Notice how your breath supports your words. Do you get out of breath quickly? Do you breath in patterns that support your speech? I remember a period of a few weeks where my asthma was so whacky that I couldn’t get through a whole sentence without gasping for breath. No beautiful sustained long sentence utterance. Just. Stange. Pauses. I was pretty deeply depressed at the time and didn't know it. These things are probably related.

What else?

Write. Not anything huge destined to be shared. Just write your insides out. No one needs to read it. This is your voice for you. "I remember," is a great way to start. A super interesting thing is to write with someone else for ten minutes, then read what you wrote out loud to each other. You get to witness and be witnessed, and you get to hear your own words said out loud in your own voice.

Also, if you talk all the time, non-stop, about whatever, try silence. Make effort to not chime in with the next statement that turns the conversation back towards you. Make space around you by cultivating situations where you don’t talk. You’ll notice things when you’re not talking. For one thing, you’ll notice how much you’re still talking in your head. Try not to take those thoughts too seriously. Thoughts come, thoughts go. You don’t have to follow them all. They’ll make you go to the mall, or smoke another hit off that vaporizer, or check Facebook for just five more minutes, or believe things about you that are really not true, like that you are fundamentally flawed in some way...

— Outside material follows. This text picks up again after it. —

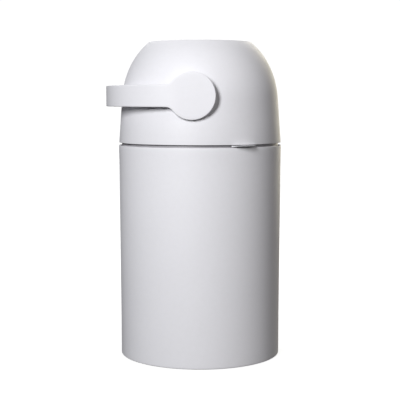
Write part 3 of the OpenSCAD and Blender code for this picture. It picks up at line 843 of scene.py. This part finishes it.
face = lathe("piston_face_lower", piston_face(), 224)
move(face, at(0, 0, HUB_Z + PISTON_LOW))
finish_piece(smooth(face, 30), "piston", "inner_white", "piston_lower_face")
face = lathe("piston_face_upper", piston_face(), 224)
move(face, at(0, 0, HUB_Z + PISTON_LOW + PISTON_T) @ turn(180, "X"))
finish_piece(smooth(face, 30), "piston", "inner_white", "piston_upper_face")
weight = lathe("piston_weight_disc", rounded([(8, 4.1, .6), (44.8, 4.1, .6), (44.8, PISTON_T - 4.1, .6), (8, PISTON_T - 4.1, .6)], 4), 160)
move(weight, at(0, 0, HUB_Z + PISTON_LOW))
finish_piece(smooth(weight, 30), "piston", "steel", "piston_weight")
h, r = PISTON_T / 2, TUBE_R - 0.35
wiper = lathe("piston_wiper_ring", rounded([(r - 3.15, h - 1.9, .2), (TUBE_R - 1, h - 1.9, .4), (TUBE_R - 0.08, h - 0.6, .3), (TUBE_R - 0.08, h + 0.6, .3), (TUBE_R - 1, h + 1.9, .4),
    (r - 3.15, h + 1.9, .2)], 4), 224)
move(wiper, at(0, 0, HUB_Z + PISTON_LOW))
finish_piece(smooth(wiper, 40), "piston", "seal_grey", "piston_wiper")


# ---------------------------------------------------------------- handle
class BailPlan:
    """The handle's plan, outer face, unrolled: s runs from +38.5 at the disc's edge down along the curve to the far left end."""

    def __init__(self):
        pts = bezier([(-22, -HALF_W), (-92, -HALF_W), (-REACH, -84), (-REACH, 0)], 2400)
        self.pts, self.run = pts, [0.0]
        for p, q in zip(pts, pts[1:]):
            self.run.append(self.run[-1] + math.hypot(q[0] - p[0], q[1] - p[1]))
        self.length = self.run[-1]
        self.end = -22 - self.length

    def s_at_x(self, x):
        if x >= -22:
            return x
        for i, p in enumerate(self.pts):
            if p[0] <= x:
                return -22 - self.run[i]
        return self.end

    def place(self, s):
        if s >= -22:
            return (s, -HALF_W), (0.0, 1.0)
        want = min(-22 - s, self.length)
        lo, hi = 0, len(self.run) - 1
        while hi - lo > 1:
            mid = (lo + hi) // 2
            if self.run[mid] <= want:
                lo = mid
            else:
                hi = mid
        p, q = self.pts[lo], self.pts[hi]
        f = (want - self.run[lo]) / max(1e-9, self.run[hi] - self.run[lo])
        tx, ty = q[0] - p[0], q[1] - p[1]
        if lo > 0 and hi < len(self.pts) - 1:
            a, b = self.pts[lo - 1], self.pts[hi + 1]
            tx, ty = b[0] - a[0], b[1] - a[1]
        if want >= self.length - 1e-6:
            tx, ty = 0.0, 1.0
        n = math.hypot(tx, ty)
        # inward: to the right-hand side of the run towards the left end is the dome's side
        return (p[0] + (q[0] - p[0]) * f, p[1] + (q[1] - p[1]) * f), (ty / n, -tx / n)

    def thick(self, s):
        u = max(0.0, min(1.0, (-22 - s) / self.length))
        return HUB_T + 1.6 * math.sin(u * math.pi / 2)


def handle_mesh():
    plan = BailPlan()
    R, r, b = HUB_R, BLEND, BAND_H / 2
    ro, ri = 1.15, 0.9
    cc = math.sqrt((R + r) ** 2 - (b + r) ** 2)
    th = math.pi - math.atan2(b + r, cc)
    cols = []
    nd, nf = 84, 20
    for i in range(nd + 1):
        t = th * i / nd
        cols.append((plan.s_at_x((R - ro) * math.cos(t)), (R - ro) * math.sin(t), math.cos(t), math.sin(t)))
    a0 = math.atan2(-(b + r), cc)
    for i in range(1, nf + 1):
        a = a0 + (-math.pi / 2 - a0) * i / nf
        x, z = -cc + (r + ro) * math.cos(a), b + r + (r + ro) * math.sin(a)
        cols.append((plan.s_at_x(x), z, -math.cos(a), -math.sin(a)))
    s0 = cols[-1][0]
    nb = 96
    for i in range(1, nb + 1):
        cols.append((s0 + (plan.end - s0) * i / nb, b - ro - 1.0 * i / nb, 0.0, 1.0))
    cols[0] = (R - ro, 0.0, 1.0, 0.0)
    sites = [(1, c) for c in cols] + [(-1, c) for c in reversed(cols[:-1])]
    K = len(sites)
    rows = 14
    verts = []

    def put(side, s, z, d):
        (x, y), (nx, ny) = plan.place(s)
        verts.append((x + nx * d, side * (y + ny * d), z))
        return len(verts) - 1

    def grid(shift, inner_face):
        out = []
        for k, (side, (s, z, ns, nz)) in enumerate(sites):
            s2, z2 = s + shift * ns, z + shift * nz
            d = plan.thick(s2) if inner_face else 0.0
            if k in (0, K - 1):
                out.append([put(side, s2, 0.0, d)] * (rows + 1))
            else:
                out.append([put(side, s2, z2 * (-1 + 2 * j / rows), d) for j in range(rows + 1)])
        return out

    g_out = grid(0.0, False)
    g_in = grid(ro - ri, True)
    loop = [(0, 0.0)] + [(k, 1) for k in range(1, K - 1)] + [(K - 1, 0.0)] + [(k, -1) for k in range(K - 2, 0, -1)]

    def ring(shift, depth, from_inner):
        out = []
        for k, up in loop:
            side, (s, z, ns, nz) = sites[k]
            s2, z2 = s + shift * ns, (z + shift * nz) * up
            d = plan.thick(s2) - depth if from_inner else depth
            out.append(put(side, s2, z2, d))
        return out

    def edge_of(g):
        return [g[k][rows] if up == 1 else g[k][0] for k, up in loop]

    rings = [edge_of(g_out)]
    B = 5
    for i in range(1, B + 1):
        f = math.pi / 2 * i / B
        rings.append(ring(ro * math.sin(f), ro * (1 - math.cos(f)), False))
    for i in range(B, 0, -1):
        f = math.pi / 2 * i / B
        rings.append(ring(ro - ri + ri * math.sin(f), ri * (1 - math.cos(f)), True))
    rings.append(edge_of(g_in))
    faces = []
    for g in (g_out, g_in):
        for k in range(K - 1):
            for j in range(rows):
                f = list(dict.fromkeys([g[k][j], g[k + 1][j], g[k + 1][j + 1], g[k][j + 1]]))
                if len(f) > 2:
                    faces.append(f)
    m = len(loop)
    for a, bb in zip(rings, rings[1:]):
        for i in range(m):
            j = (i + 1) % m
            faces.append([a[i], a[j], bb[j], bb[i]])
    return mesh_object("handle_bail", verts, faces)


handle = handle_mesh()
move(handle, at(0, 0, HUB_Z))
spig = [move(ngon(6.5, 6, 124.6, 138.5), FRONT), move(ngon(6.5, 6, 124.6, 138.5), REAR)]
add(handle, merge(*spig))
cut(handle, merge(move(rod(1.4, 120, 137.8, 32), FRONT), move(rod(1.4, 120, 137.8, 32), REAR)))
finish_piece(smooth(handle, 28), "drum", "shell_white", "handle")


# ---------------------------------------------------------------- stage and lights
def ray_flags(o, **flags):
    for k, v in flags.items():
        setattr(o, k, v)


def floor_material():
    """Pale matt floor that brightens to plain white away from the bin."""
    m, t, p, links = nodes_of("floor")
    coord = t.nodes.new("ShaderNodeTexCoord")
    n = noise_node(t, links, coord, 3.0, 3.0)
    c = ramp(t, links, n.outputs["Fac"], [(0.3, (0.215, 0.215, 0.215, 1)), (0.7, (0.225, 0.225, 0.225, 1))])
    links.new(c.outputs["Color"], p.inputs["Base Color"])
    p.inputs["Roughness"].default_value = 0.9
    p.inputs["Specular IOR Level"].default_value = 0.05
    dist = t.nodes.new("ShaderNodeVectorMath")
    dist.operation = "LENGTH"
    links.new(coord.outputs["Object"], dist.inputs[0])
    far = t.nodes.new("ShaderNodeMapRange")
    far.interpolation_type = "SMOOTHSTEP"
    far.inputs["From Min"].default_value = 0.25
    far.inputs["From Max"].default_value = 2.2
    far.inputs["To Min"].default_value = FLOOR_NEAR
    far.inputs["To Max"].default_value = 1.05
    links.new(dist.outputs["Value"], far.inputs["Value"])
    p.inputs["Emission Color"].default_value = (1.0, 1.0, 1.0, 1.0)
    links.new(far.outputs["Result"], p.inputs["Emission Strength"])
    return m


FLOOR_NEAR = 0.86
S = 9.0
floor = mesh_object("floor", [(-S, -S, 0), (S, -S, 0), (S, S, 0), (-S, S, 0)], [[0, 1, 2, 3]], 1.0)
floor.data.materials.append(floor_material())
ray_flags(floor, visible_diffuse=False, visible_glossy=False, visible_transmission=False)

# a white room round it all, which only the camera sees
m, t, p, links = nodes_of("room")
p.inputs["Base Color"].default_value = (0.0, 0.0, 0.0, 1.0)
p.inputs["Specular IOR Level"].default_value = 0.0
p.inputs["Emission Color"].default_value = (1.0, 1.0, 1.0, 1.0)
p.inputs["Emission Strength"].default_value = 1.05
m.cycles.emission_sampling = "NONE"
floor.data.materials[0].cycles.emission_sampling = "NONE"
bm = bmesh.new()
bmesh.ops.create_icosphere(bm, subdivisions=4, radius=11.0)
bmesh.ops.reverse_faces(bm, faces=bm.faces)
me = bpy.data.meshes.new("room")
bm.to_mesh(me)
bm.free()
me.materials.append(m)
room = link(bpy.data.objects.new("room", me))
ray_flags(room, visible_diffuse=False, visible_glossy=False, visible_transmission=False, visible_shadow=False, visible_volume_scatter=False)

world = bpy.data.worlds.new("studio")
bpy.context.scene.world = world
world.use_nodes = True
wt = world.node_tree
bg = wt.nodes["Background"]
w_coord = wt.nodes.new("ShaderNodeTexCoord")
w_sep = wt.nodes.new("ShaderNodeSeparateXYZ")
wt.links.new(w_coord.outputs["Generated"], w_sep.inputs[0])


def w_math(op, *values):
    n = wt.nodes.new("ShaderNodeMath")
    n.operation = op
    for i, v in enumerate(values):
        if isinstance(v, (int, float)):
            n.inputs[i].default_value = v
        else:
            wt.links.new(v, n.inputs[i])
    return n.outputs[0]


# panels of soft light round the horizon, by compass direction counted from the front
turned = w_math("ARCTAN2", w_sep.outputs[0], w_math("MULTIPLY", w_sep.outputs[1], -1.0))
turned = w_math("WRAP", w_math("SUBTRACT", turned, CAM_AZ), math.pi, -math.pi)
share = w_math("MULTIPLY_ADD", turned, 0.5 / math.pi, 0.5)
ring = wt.nodes.new("ShaderNodeValToRGB")
ring.color_ramp.interpolation = "EASE"
stops = [(-180, (0.16, 0.16, 0.18)), (-146, (0.16, 0.16, 0.17)), (-100, (0.03, 0.04, 0.05)), (-80, (0.0, 0.0, 0.0)), (25, (0.0, 0.0, 0.0)),
         (35, (1.06, 1.03, 1.02)), (57, (1.06, 1.03, 1.02)), (63, (1.46, 1.42, 1.44)), (76, (1.46, 1.42, 1.44)), (85, (0.0, 0.0, 0.0)),
         (132, (0.0, 0.0, 0.0)), (146, (0.12, 0.12, 0.13)), (180, (0.16, 0.16, 0.18))]
e = ring.color_ramp.elements
e[0].position, e[0].color = 0.0, (*stops[0][1], 1.0)
e[1].position, e[1].color = 1.0, (*stops[-1][1], 1.0)
for a, c in stops[1:-1]:
    x = e.new((a + 180.0) / 360.0)
    x.color = (*c, 1.0)
wt.links.new(share, ring.inputs["Fac"])
low = wt.nodes.new("ShaderNodeMapRange")
low.interpolation_type = "SMOOTHSTEP"
low.inputs["From Min"].default_value = -0.04
low.inputs["From Max"].default_value = 0.04
wt.links.new(w_sep.outputs[2], low.inputs["Value"])
high = wt.nodes.new("ShaderNodeMapRange")
high.interpolation_type = "SMOOTHSTEP"
high.inputs["From Min"].default_value = 0.65
high.inputs["From Max"].default_value = 0.77
high.inputs["To Min"].default_value = 1.0
high.inputs["To Max"].default_value = 0.0
wt.links.new(w_sep.outputs[2], high.inputs["Value"])
band = w_math("MULTIPLY", low.outputs["Result"], high.outputs["Result"])
mix = wt.nodes.new("ShaderNodeMix")
mix.data_type = "RGBA"
mix.inputs["A"].default_value = (0.012, 0.011, 0.011, 1.0)
wt.links.new(band, mix.inputs["Factor"])
wt.links.new(ring.outputs["Color"], mix.inputs["B"])
wt.links.new(mix.outputs["Result"], bg.inputs["Color"])
bg.inputs["Strength"].default_value = 1.0


def softbox(name, az, el, dist, wide, tall, power, colour=(1, 1, 1)):
    """A soft panel that faces the bin, placed by compass direction from the camera's side."""
    a, e_ = CAM_AZ + math.radians(az), math.radians(el)
    aim = Vector((0, 0, 0.27))
    loc = Vector((math.sin(a) * math.cos(e_), -math.cos(a) * math.cos(e_), math.sin(e_))) * dist + aim
    d = bpy.data.lights.new(name, "AREA")
    d.shape = "RECTANGLE"
    d.size, d.size_y = wide, tall
    d.energy = power
    d.color = colour
    o = link(bpy.data.objects.new(name, d))
    o.location = loc
    o.rotation_euler = (aim - loc).to_track_quat("-Z", "Y").to_euler()
    o.visible_camera = False
    return o


softbox("key", -25, 24.5, 2.3, 0.45, 0.9, 51.0, (0.98, 0.98, 1.0))
softbox("rim", 150, 15, 2.0, 0.8, 1.4, 15.0, (1.0, 0.93, 0.72))
softbox("behind", 180, 42, 2.3, 1.8, 1.4, 30.0)

bpy.context.scene.view_settings.view_transform = "Standard"
bpy.context.scene.view_settings.look = "None"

Your listening is also an amazing gift. Most people, when they are in some kind of difficulty, don’t actually want to be offered solutions: they want to be heard. Can you make your listening a wide, still, non-judgmental, non-fixy pool? Can you do this for yourself? Because if you start to do this, your small inside voices will become stronger. You might have to hear some hard things along the way, but you’ll live, and then you’ll know yourself better, and isn’t that kind of the point? Then you get to drive your life forward with clarity.